## AIM
The material below holds a span beginning at the line with "Write part 2" and ending at the line with "a satin face.". Quote that span exactly, both ends included, and only that span.

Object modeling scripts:
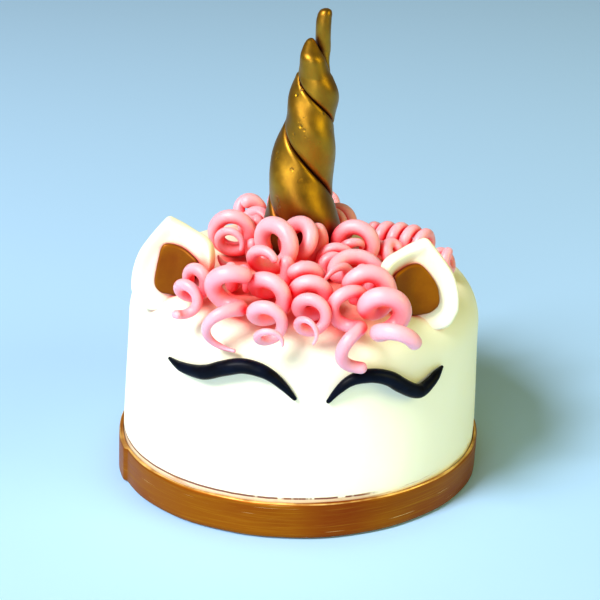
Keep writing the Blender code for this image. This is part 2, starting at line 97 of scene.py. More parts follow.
STRAND_ENDS = {
    "long": {"side": 1.0, "level": (172.0, 182.0, 185.0, 189.0, 192.0, 197.0, 199.5, 200.6, 201.0),
             "x": (3.0, 2.8, 2.7, 2.5, 2.4, 2.5, 2.9, 3.1, 3.2),
             "y": (10.0, 7.9, 6.9, 5.8, 5.2, 5.0, 5.0, 5.0, 5.0),
             "radius": (3.5, 3.3, 3.3, 3.2, 3.2, 3.1, 2.7, 1.9, 1.0)},
    "short": {"side": -1.0, "level": (172.0, 178.0, 181.5, 184.5, 187.0, 188.3, 188.7),
              "x": (-1.0, -1.5, -2.0, -2.6, -2.7, -2.6, -2.5),
              "y": (-1.5, -0.7, 0.0, 1.6, 3.0, 3.5, 3.6),
              "radius": (6.2, 5.9, 5.1, 3.6, 2.3, 1.3, 0.7)},
}

# Ears: outline in the ear's own plane, outward and up from the foot of the ear.
# Each folds forward on both sides of a crease and bows back with height, and a
# lip rises along its rim. The rim's width and the lip's reach are shares of the
# way from the edge to the middle. An ear has its foot, its side, the angles that
# it turns outward and leans back by, and its gold leaf's outline.
EAR_OUTLINE = ((8.5, -7.0), (13.8, -0.5), (14.5, 5.0), (13.8, 11.0), (12.0, 16.8), (9.3, 21.5),
               (6.0, 26.2), (3.0, 30.1), (1.4, 31.7), (0.0, 31.3), (-7.8, 27.9), (-16.4, 24.8),
               (-19.5, 20.0), (-19.3, 12.0), (-14.5, 3.0), (-9.0, -7.0))
EAR_THICKNESS = 5.6
EAR_RIM = 0.10
EAR_LIP = 1.1
EAR_LIP_REACH = 0.36
EAR_FOLD = 0.30
EAR_FOLD_AT = -5.5
EAR_FOLD_SOFT = 2.0
EAR_BOW = 0.6
EAR_BOW_HEIGHT = 30.0
EAR_SIDES = 96
INNER_EAR_THICKNESS = 1.8
INNER_EAR_GAP = 0.4
INNER_EAR_SIDES = 84
EARS = {
    "left": {
        "foot": (-58.0, -31.0, 88.0), "side": -1.0, "facing": -18.0, "back": 4.0,
        "leaf": ((-0.8, 0.6), (2.0, 1.2), (4.1, 3.4), (4.6, 6.2), (4.2, 10.0), (3.4, 15.0),
                 (2.5, 19.6), (0.4, 21.4), (-5.0, 20.6), (-10.4, 18.0), (-13.6, 15.2),
                 (-13.0, 9.0), (-6.5, 0.8))},
    "right": {
        "foot": (44.0, -47.5, 88.0), "side": 1.0, "facing": 20.0, "back": 4.0,
        "leaf": ((-0.3, 0.5), (2.8, 1.6), (5.2, 4.2), (5.4, 8.2), (4.0, 13.4), (0.8, 18.4),
                 (-2.6, 21.7), (-6.4, 21.9), (-10.9, 20.5), (-14.8, 17.6), (-13.5, 9.0),
                 (-7.0, 0.8))},
}

# Lashes: angle from the middle of the face and height, from the inner end out
LASHES = {
    "left": ((-5.0, 61.7), (-8.5, 67.1), (-12.3, 71.3), (-16.4, 73.4), (-21.2, 73.7),
             (-26.7, 71.3), (-31.5, 68.4), (-36.1, 67.2), (-41.9, 66.9), (-47.4, 67.6)),
    "right": ((4.9, 60.6), (7.4, 65.3), (10.2, 69.0), (13.6, 70.9), (18.0, 71.1), (22.8, 69.0),
              (26.9, 65.1), (31.0, 61.8), (34.2, 60.8), (38.0, 62.8), (41.4, 65.4), (44.3, 66.7)),
}
# Share of a lash's length and its radius there
LASH_RADII = ((0.0, 0.9), (0.12, 1.9), (0.30, 2.8), (0.5, 3.25), (0.7, 3.0), (0.88, 2.0),
              (1.0, 0.7))
LASH_RINGS = 120
LASH_SIDES = 24

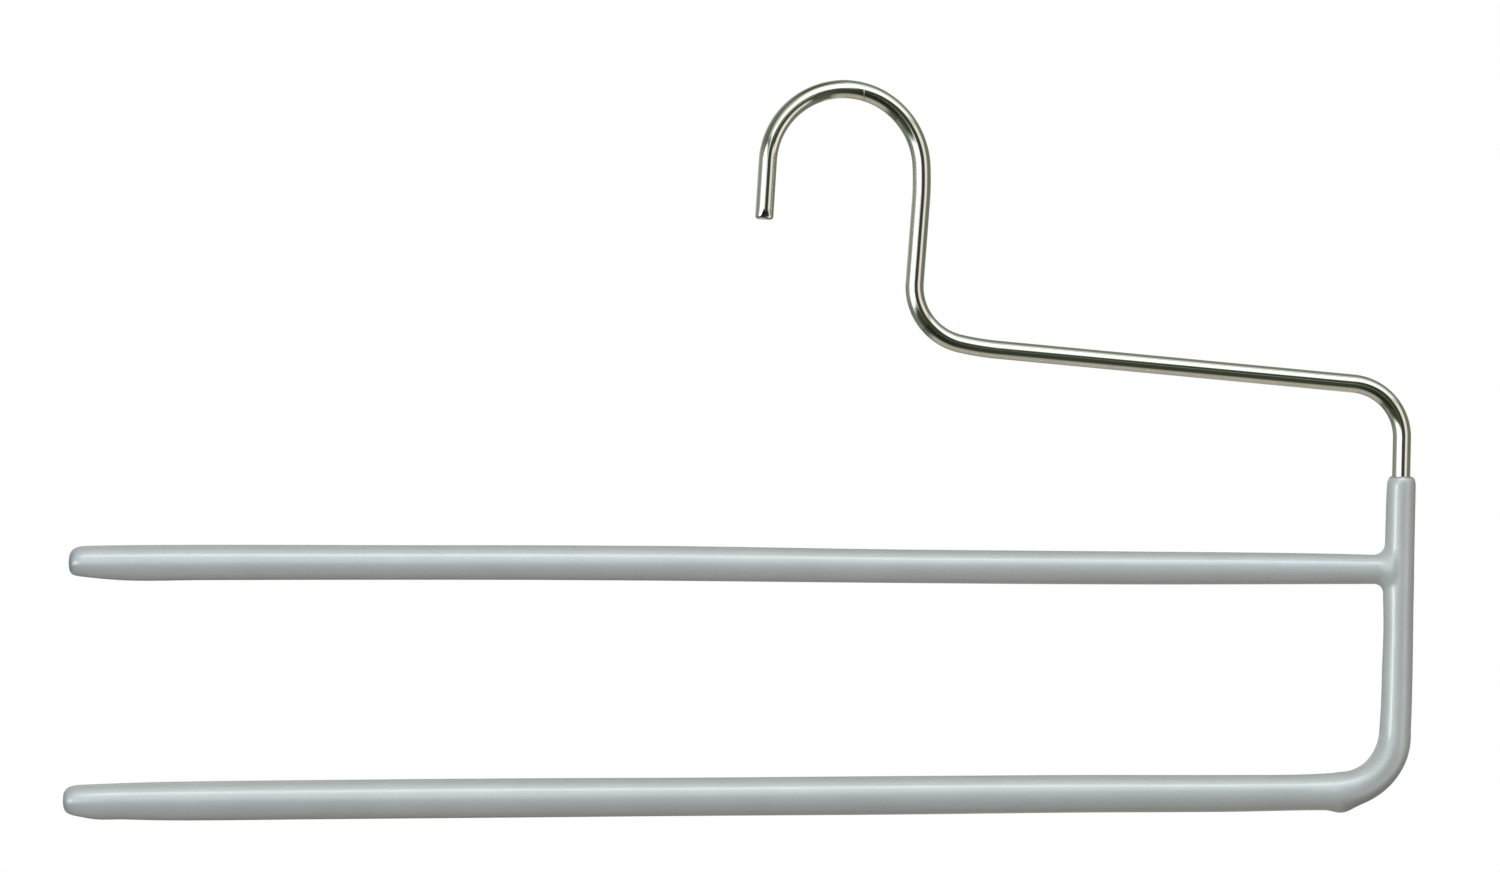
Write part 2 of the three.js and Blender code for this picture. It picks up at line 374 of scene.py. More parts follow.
@dataclass(frozen=True)
class PearlSkin:
    """Soft dipped vinyl, silver grey with a fine pearl speckle and a satin face.

    Painted shade darkens the noses towards their tips, by the nose fall for each millimetre. Above the lip
    edge a painted contact shadow makes the lip dark.
    """

    name: str = "silver_dipped_skin"
    colour: Colour = (0.478, 0.522, 0.558)
    pale_colour: Colour = (0.518, 0.562, 0.597)
    deep_colour: Colour = (0.445, 0.487, 0.521)
    # Painted shade on the noses, darker towards their tips.
    nose_shade_colour: Colour = (0.2, 0.25, 0.31)
    nose_shade_place: tuple[float, float] = (-200, -120)
    nose_shade_lean: float = 0.0325
    nose_shade_fall: float = 0.9
    # Painted contact shadow where the wire enters the lip.
    lip_shadow_colour: Colour = (0.12, 0.135, 0.145)
    lip_shadow_edge: float = -98.15
    lip_shadow_fade: float = 0.7
    metal_share: float = 0.12
    speckle_metal: float = 0.12
    roughness: float = 0.42
    roughness_spread: float = 0.06
    coat: float = 1.0
    coat_roughness: float = 0.06
    coat_ior: float = 1.6
    speckle_scale: float = 2400
    speckle_share: float = 0.7
    speckle_in_roughness: float = 0.5
    speckle_in_grain: float = 0.25
    mottle_scale: float = 420
    mottle_share: float = 0.35
    cloud_scale: float = 55
    grain_depth: float = 0.007
    grain_strength: float = 0.5

    def material(self) -> bpy.types.Material:
        """Builds the finish from noise of three sizes.

        Returns:
            The material.
        """
        painted = Painted(self.name)
        nodes = painted.nodes
        place = painted.place()
        speckle = nodes.noise(place, self.speckle_scale, detail=1)
        mottle = nodes.noise(place, self.mottle_scale, detail=3)
        cloud = nodes.noise(place, self.cloud_scale, detail=2)
        flecks = speckle.rise(edge=0.58, width=0.22) * self.speckle_share
        patches = mottle.rise(edge=0.5, width=0.5) * self.mottle_share
        body = nodes.mix(cloud.rise(edge=0.5, width=0.5), self.deep_colour, self.colour)
        flecked = nodes.mix(flecks, body, self.pale_colour)
        tint = nodes.mix(patches, flecked, self.deep_colour)
        x, _, z = nodes.split(place)
        # Painted shade: the noses darken towards their tips.
        nose_x, nose_z = (one * MM for one in self.nose_shade_place)
        past_nose = nose_x - x + (z - nose_z) * self.nose_shade_lean
        nose_shade = past_nose.maths("EXPONENT", past_nose * (self.nose_shade_fall / MM))
        # Painted contact shadow: the lip goes dark above its edge.
        ends = nodes.mix(z.rise(self.lip_shadow_edge * MM, self.lip_shadow_fade * MM), tint, self.lip_shadow_colour)
        low, high = self.roughness - self.roughness_spread, self.roughness + self.roughness_spread
        grain = mottle.blend(speckle, self.speckle_in_grain)
        return painted.finish({
            "Base Color": nodes.mix(nose_shade, ends, self.nose_shade_colour),
            "Metallic": speckle.rise(edge=0.5, width=0.4) * self.speckle_metal + self.metal_share,
            "Roughness": mottle.blend(speckle, self.speckle_in_roughness).spread(low, high),
            "Coat Weight": self.coat,
            "Coat Roughness": self.coat_roughness,
            "Coat IOR": self.coat_ior,
            "Normal": nodes.bump(grain, self.grain_depth, self.grain_strength),
        })


@dataclass(frozen=True)
class DrawnSteel:
    """Bright drawn rod, with lines along its run and a thin oil stain."""

    name: str = "bright_drawn_rod"
    colour: Colour = (0.56, 0.57, 0.57)
    smoothest: float = 0.24
    roughest: float = 0.44
    line_stretch: Point = (30, 3000, 3000)
    line_depth: float = 0.01
    line_strength: float = 0.5
    stain_colour: Colour = (0.4, 0.37, 0.32)
    stain_scale: float = 90
    stain_share: float = 0.5
    stain_in_roughness: float = 0.4

    def material(self) -> bpy.types.Material:
        """Builds the finish along X, the way the rod runs.

        Returns:
            The material.
        """
        painted = Painted(self.name)
        nodes = painted.nodes
        place = painted.place()
        lines = nodes.noise(nodes.stretch(place, self.line_stretch), scale=1, detail=3)
        stain = nodes.noise(place, self.stain_scale, detail=4).rise(edge=0.58, width=0.2)
        polish = lines.blend(stain, self.stain_in_roughness)
        return painted.finish({
            "Base Color": nodes.mix(stain * self.stain_share, self.colour, self.stain_colour),
            "Metallic": 1.0,
            "Roughness": polish.spread(self.smoothest, self.roughest),
            "Normal": nodes.bump(lines, self.line_depth, self.line_strength),
        })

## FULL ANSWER
Write part 2 of the three.js and Blender code for this picture. It picks up at line 374 of scene.py. More parts follow.
@dataclass(frozen=True)
class PearlSkin:
    """Soft dipped vinyl, silver grey with a fine pearl speckle and a satin face.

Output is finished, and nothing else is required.